Hong Kong Faces Strife Without Popular Leader, Lawmaker Saysby and
Potential contender for top job speaks at Bloomberg forum
Spars with activist-turned-legislator over political system
A potential contender for Hong Kong’s top leadership post warned that the government risked “serious problems” if the city’s next chief executive lacked broader credibility with the public.
Pro-establishment Legislator Regina Ip -- among the top vote-getters in legislative elections earlier this month -- made her remarks Wednesday during a panel discussion at the Bloomberg Markets Most Influential summit in Hong Kong. A fellow panelist, student-activist-turned-lawmaker Nathan Law, had criticized as undemocratic the system of allowing a committee of 1,200 largely pro-China electors to choose the city’s top leader.
“I am all for further democratization of the system for electing the chief executive,” said Ip, 66. “I agree that if the chief got elected by 1,200, but with inadequate credibility, Hong Kong’s government will suffer serious problems.”
Hong Kong faces growing dissatisfaction over China’s stewardship of the former British colony, with pro-democracy protests blocking city streets for weeks in 2014 and the subsequent emergence of new groups advocating independence. The Sept. 4 legislative elections ushered in six new lawmakers seeking a sharper break with China -- including Law, 23, a former student protest leader who wants a referendum on Hong Kong’s future.
The events have clouded the outlook for the city’s unpopular leader, Leung Chun-ying, who has yet to say whether he’ll seek a second five-year term as chief executive.

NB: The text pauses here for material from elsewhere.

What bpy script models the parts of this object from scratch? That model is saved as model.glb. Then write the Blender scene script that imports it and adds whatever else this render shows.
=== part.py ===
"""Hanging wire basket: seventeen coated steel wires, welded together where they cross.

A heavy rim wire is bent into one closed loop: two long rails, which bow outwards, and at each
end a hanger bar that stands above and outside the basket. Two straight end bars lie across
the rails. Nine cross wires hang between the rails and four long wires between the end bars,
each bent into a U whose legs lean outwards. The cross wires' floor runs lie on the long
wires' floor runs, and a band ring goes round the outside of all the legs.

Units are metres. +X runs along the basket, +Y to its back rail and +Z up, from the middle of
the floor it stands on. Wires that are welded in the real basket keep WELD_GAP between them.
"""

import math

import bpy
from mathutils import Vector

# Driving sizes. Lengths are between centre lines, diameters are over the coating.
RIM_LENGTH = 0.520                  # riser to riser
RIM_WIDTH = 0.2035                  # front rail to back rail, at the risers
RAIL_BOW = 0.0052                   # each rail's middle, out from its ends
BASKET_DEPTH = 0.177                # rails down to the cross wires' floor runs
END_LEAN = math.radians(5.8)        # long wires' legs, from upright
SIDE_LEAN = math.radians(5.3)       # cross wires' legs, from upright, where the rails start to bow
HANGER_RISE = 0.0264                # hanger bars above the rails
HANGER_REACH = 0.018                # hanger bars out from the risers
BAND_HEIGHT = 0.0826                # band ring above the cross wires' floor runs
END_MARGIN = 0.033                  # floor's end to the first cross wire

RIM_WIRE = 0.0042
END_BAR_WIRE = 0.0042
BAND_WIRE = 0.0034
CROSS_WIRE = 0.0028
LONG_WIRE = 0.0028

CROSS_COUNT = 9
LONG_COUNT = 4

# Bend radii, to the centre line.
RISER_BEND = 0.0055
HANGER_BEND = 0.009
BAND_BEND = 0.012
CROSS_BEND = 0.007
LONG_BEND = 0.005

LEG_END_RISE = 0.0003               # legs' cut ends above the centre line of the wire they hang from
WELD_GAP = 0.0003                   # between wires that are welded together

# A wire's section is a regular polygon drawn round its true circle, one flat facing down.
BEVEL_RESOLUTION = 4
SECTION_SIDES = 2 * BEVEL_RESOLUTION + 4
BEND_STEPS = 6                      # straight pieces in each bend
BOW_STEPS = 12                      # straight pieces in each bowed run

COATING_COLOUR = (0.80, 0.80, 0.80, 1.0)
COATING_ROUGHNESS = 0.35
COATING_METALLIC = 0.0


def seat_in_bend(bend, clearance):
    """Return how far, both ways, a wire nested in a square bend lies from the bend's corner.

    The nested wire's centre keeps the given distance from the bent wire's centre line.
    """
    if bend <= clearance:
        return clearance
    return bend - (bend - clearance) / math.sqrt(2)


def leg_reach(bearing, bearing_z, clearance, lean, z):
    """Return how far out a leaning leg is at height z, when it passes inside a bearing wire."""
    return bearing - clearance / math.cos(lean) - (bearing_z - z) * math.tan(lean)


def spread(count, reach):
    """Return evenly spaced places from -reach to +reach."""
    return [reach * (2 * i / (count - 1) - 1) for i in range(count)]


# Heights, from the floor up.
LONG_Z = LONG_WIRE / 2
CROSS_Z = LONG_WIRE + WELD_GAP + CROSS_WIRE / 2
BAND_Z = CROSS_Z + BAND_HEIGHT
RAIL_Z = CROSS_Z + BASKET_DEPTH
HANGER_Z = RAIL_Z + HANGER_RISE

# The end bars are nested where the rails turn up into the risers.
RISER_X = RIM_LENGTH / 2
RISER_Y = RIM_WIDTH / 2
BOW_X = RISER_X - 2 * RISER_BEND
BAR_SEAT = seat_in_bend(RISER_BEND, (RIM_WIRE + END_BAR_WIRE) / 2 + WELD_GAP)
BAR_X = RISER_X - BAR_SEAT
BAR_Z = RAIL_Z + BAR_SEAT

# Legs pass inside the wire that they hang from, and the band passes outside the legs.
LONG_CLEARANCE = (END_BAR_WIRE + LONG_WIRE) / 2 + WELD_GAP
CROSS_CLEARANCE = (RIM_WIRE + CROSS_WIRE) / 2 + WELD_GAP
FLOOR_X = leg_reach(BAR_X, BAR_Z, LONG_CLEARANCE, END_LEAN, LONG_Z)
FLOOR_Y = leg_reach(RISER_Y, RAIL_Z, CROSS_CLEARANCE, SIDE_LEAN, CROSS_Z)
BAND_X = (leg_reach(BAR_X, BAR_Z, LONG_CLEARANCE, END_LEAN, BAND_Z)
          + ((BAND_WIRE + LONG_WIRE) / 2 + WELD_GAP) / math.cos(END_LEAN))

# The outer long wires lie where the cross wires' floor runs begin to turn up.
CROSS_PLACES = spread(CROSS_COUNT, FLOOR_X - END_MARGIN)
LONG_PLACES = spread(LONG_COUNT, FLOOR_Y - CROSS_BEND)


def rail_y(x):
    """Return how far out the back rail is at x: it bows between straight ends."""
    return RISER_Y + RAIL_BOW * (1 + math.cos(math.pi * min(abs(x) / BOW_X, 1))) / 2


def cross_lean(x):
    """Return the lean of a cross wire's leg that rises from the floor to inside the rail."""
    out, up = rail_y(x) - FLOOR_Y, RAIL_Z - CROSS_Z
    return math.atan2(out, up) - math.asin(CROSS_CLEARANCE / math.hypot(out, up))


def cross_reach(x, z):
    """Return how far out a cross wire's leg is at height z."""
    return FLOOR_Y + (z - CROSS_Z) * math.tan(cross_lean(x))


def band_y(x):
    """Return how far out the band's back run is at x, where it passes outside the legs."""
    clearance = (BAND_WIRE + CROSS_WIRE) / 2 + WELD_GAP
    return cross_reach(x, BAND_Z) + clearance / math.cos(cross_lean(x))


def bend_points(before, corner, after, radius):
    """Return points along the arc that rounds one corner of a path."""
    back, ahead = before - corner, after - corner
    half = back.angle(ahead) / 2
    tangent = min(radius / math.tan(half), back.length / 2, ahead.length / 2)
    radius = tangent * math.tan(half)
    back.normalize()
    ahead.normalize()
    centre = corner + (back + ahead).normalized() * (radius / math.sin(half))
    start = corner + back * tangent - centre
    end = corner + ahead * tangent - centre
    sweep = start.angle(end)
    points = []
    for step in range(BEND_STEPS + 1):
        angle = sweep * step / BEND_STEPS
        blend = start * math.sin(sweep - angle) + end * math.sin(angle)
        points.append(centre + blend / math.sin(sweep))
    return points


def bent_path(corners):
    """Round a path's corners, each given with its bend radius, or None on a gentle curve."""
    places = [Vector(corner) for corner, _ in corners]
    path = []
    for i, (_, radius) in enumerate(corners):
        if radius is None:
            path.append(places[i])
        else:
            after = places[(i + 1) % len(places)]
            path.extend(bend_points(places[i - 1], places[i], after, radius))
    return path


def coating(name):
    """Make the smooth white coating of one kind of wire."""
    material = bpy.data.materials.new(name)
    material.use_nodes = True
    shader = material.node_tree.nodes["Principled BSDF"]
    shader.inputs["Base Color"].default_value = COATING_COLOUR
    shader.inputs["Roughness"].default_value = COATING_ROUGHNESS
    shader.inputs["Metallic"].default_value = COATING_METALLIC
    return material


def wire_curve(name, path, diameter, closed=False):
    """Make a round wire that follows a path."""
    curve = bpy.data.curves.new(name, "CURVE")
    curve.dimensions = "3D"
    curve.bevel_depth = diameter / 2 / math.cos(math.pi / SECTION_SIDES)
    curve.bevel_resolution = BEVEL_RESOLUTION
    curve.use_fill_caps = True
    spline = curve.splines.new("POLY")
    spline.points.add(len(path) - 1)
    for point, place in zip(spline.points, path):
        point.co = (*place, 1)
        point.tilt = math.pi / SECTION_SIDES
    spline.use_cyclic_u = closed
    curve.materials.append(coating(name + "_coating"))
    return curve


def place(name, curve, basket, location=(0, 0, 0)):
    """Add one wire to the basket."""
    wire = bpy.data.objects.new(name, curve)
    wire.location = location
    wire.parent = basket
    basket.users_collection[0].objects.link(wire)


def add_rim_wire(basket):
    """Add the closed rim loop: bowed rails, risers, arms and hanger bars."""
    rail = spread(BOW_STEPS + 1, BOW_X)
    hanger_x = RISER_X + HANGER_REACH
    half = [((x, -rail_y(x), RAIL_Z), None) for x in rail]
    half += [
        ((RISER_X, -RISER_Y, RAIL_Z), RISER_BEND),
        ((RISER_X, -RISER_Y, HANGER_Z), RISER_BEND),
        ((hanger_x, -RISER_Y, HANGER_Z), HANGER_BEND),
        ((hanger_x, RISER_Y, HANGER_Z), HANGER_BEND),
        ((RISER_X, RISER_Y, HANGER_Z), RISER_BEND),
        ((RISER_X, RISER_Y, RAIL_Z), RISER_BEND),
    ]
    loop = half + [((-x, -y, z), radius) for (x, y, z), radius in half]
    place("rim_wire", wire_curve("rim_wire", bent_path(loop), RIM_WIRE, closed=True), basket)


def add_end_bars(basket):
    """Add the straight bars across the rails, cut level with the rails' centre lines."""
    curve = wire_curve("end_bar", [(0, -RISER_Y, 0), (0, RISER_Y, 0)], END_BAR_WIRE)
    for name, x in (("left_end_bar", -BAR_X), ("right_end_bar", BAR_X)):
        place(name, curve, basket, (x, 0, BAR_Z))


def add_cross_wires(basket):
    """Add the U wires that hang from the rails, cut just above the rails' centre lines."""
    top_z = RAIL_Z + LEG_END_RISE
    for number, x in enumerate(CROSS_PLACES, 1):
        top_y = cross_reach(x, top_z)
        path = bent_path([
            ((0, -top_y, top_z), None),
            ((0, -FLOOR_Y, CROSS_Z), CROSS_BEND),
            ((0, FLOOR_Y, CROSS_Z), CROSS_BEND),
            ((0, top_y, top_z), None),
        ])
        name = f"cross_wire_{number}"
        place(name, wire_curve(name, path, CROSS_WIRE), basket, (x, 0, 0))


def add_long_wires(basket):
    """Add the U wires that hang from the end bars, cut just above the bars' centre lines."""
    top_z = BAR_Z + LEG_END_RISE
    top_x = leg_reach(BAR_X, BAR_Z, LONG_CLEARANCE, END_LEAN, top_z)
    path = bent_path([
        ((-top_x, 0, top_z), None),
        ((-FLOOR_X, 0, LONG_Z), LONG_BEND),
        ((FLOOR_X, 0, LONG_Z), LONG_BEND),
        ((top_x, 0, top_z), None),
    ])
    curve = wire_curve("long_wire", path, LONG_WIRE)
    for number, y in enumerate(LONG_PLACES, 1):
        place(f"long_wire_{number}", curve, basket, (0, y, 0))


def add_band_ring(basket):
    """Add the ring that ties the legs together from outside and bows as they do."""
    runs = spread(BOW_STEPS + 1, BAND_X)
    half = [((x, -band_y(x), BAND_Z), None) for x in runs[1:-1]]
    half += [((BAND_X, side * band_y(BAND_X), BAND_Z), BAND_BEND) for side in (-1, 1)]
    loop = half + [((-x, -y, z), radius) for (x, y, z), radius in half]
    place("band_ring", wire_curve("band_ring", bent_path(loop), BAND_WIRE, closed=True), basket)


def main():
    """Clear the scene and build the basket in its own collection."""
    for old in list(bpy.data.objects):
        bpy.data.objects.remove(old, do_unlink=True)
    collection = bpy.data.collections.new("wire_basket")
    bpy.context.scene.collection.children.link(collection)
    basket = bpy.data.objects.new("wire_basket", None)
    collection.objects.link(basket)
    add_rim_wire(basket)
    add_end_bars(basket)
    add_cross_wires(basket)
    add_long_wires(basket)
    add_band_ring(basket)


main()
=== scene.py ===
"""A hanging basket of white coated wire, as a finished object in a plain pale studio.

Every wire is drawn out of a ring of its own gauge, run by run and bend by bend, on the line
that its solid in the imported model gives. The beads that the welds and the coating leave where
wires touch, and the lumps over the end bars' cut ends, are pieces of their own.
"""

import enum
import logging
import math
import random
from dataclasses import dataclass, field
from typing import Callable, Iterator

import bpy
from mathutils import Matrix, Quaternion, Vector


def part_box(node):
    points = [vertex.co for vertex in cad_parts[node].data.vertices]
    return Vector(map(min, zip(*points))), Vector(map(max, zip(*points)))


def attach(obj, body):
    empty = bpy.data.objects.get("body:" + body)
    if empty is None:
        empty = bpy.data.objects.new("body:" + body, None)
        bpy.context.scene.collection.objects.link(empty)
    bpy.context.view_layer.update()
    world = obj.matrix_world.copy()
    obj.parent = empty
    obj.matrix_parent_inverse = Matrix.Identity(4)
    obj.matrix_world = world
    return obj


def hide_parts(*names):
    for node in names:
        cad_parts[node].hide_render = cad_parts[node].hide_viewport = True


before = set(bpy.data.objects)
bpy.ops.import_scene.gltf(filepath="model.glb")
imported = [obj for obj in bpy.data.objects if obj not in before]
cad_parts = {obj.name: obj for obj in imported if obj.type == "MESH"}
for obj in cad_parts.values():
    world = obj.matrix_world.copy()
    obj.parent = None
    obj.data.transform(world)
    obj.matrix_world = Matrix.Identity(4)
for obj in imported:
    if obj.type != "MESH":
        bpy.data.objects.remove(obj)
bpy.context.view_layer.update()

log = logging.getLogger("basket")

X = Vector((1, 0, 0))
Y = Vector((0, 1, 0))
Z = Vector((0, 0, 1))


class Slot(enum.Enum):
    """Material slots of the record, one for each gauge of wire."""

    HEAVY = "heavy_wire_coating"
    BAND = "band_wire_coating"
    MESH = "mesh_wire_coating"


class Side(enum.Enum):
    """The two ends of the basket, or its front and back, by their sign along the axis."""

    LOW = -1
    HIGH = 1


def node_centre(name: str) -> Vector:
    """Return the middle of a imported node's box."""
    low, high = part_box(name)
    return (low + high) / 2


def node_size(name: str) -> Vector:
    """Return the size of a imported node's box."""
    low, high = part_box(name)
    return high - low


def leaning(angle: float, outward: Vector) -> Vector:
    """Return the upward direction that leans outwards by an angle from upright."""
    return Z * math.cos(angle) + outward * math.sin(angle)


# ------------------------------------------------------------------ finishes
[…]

In March, the 1,200-member nomination panel is slated to choose a leader, a process at the center of the 2014 Occupy protests.
Ip supported a China-backed proposal that would’ve allowed the 1,200 electors to screen chief executive candidates who would then be put to a citywide vote. The legislation failed in the legislature last year, amid opposition from pro-democracy lawmakers who dismissed it as “fake universal suffrage.”

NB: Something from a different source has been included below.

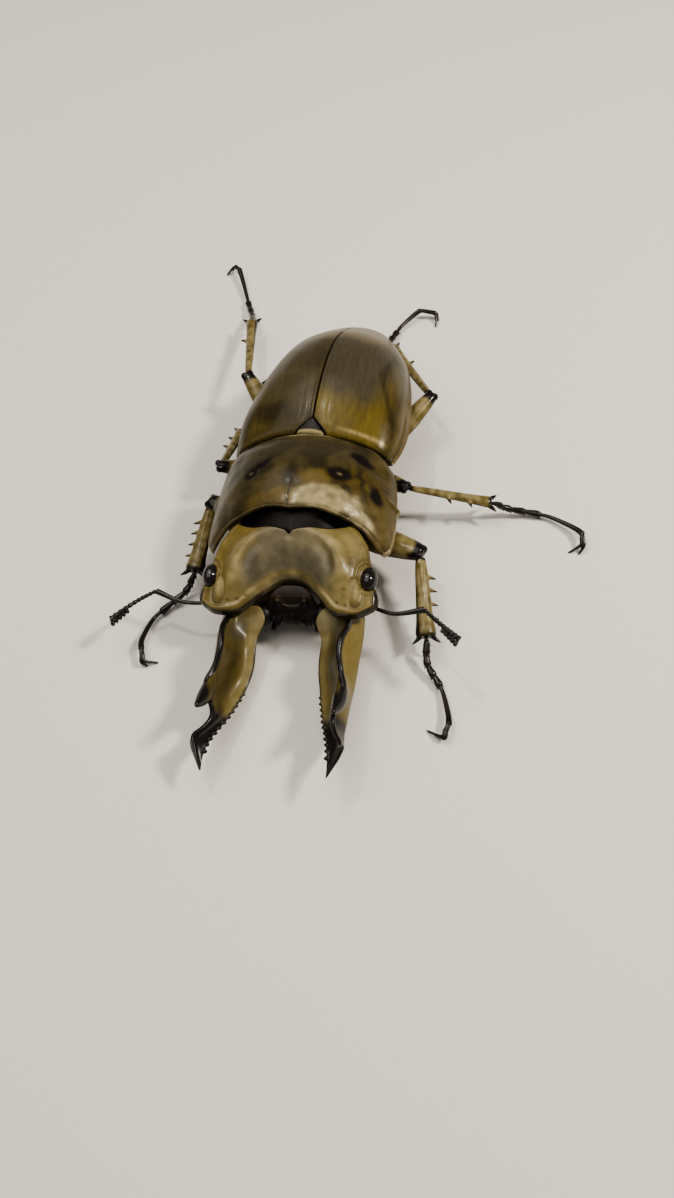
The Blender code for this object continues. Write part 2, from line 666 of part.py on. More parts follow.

Law, who’ll be Hong Kong’s youngest-ever legislator, said that giving the public a greater say was necessary to fulfill the “one country, two system” framework that guarantees the city freedom of expression, independent courts and a capitalist financial system until at least 2047.
“If we are back to the original idea, we could enjoy uniqueness and we could protect our system and have real checks and balance to those people who are using their power arbitrarily,” Law said. He envisages a system where China handles the military and foreign affairs for the city and allows Hong Kong people decide local issues with no interference -- in other words, the “one country, two systems” framework that he says isn’t being honored by Beijing.
The panel discussion on Hong Kong’s future was the first public exchange between Ip and Law since the elections, in which they got the first and second most votes, respectively, on Hong Kong Island. They were joined on the panel by outgoing pro-democracy legislator, Alan Leong, 58.
Ip is among a handful of pro-establishment politicians mentioned as viable alternatives to Leung. Others include Chief Secretary Carrie Lam, Financial Secretary John Tsang and outgoing Legislative Council President Jasper Tsang. The chief executive’s approval rating fell to a record low of 37.6 out of 100 in September, according to a survey by the University of Hong Kong’s Public Opinion Programme.
Asked whether she would seek the top job, Ip sidestepped the question. “I don’t think I have rested enough,” she said. “I need more time to rest and think, you know? It’s been a very tough battle.”
Whoever wins the post will face the same challenge as Leung’s of squaring Beijing’s agenda with Hong Kong’s demands for greater autonomy. Ip said China acknowledged the tension with the city’s system of government and called for more patience.
To that, outgoing lawmaker Leong responded: “I’m afraid patience is running out.”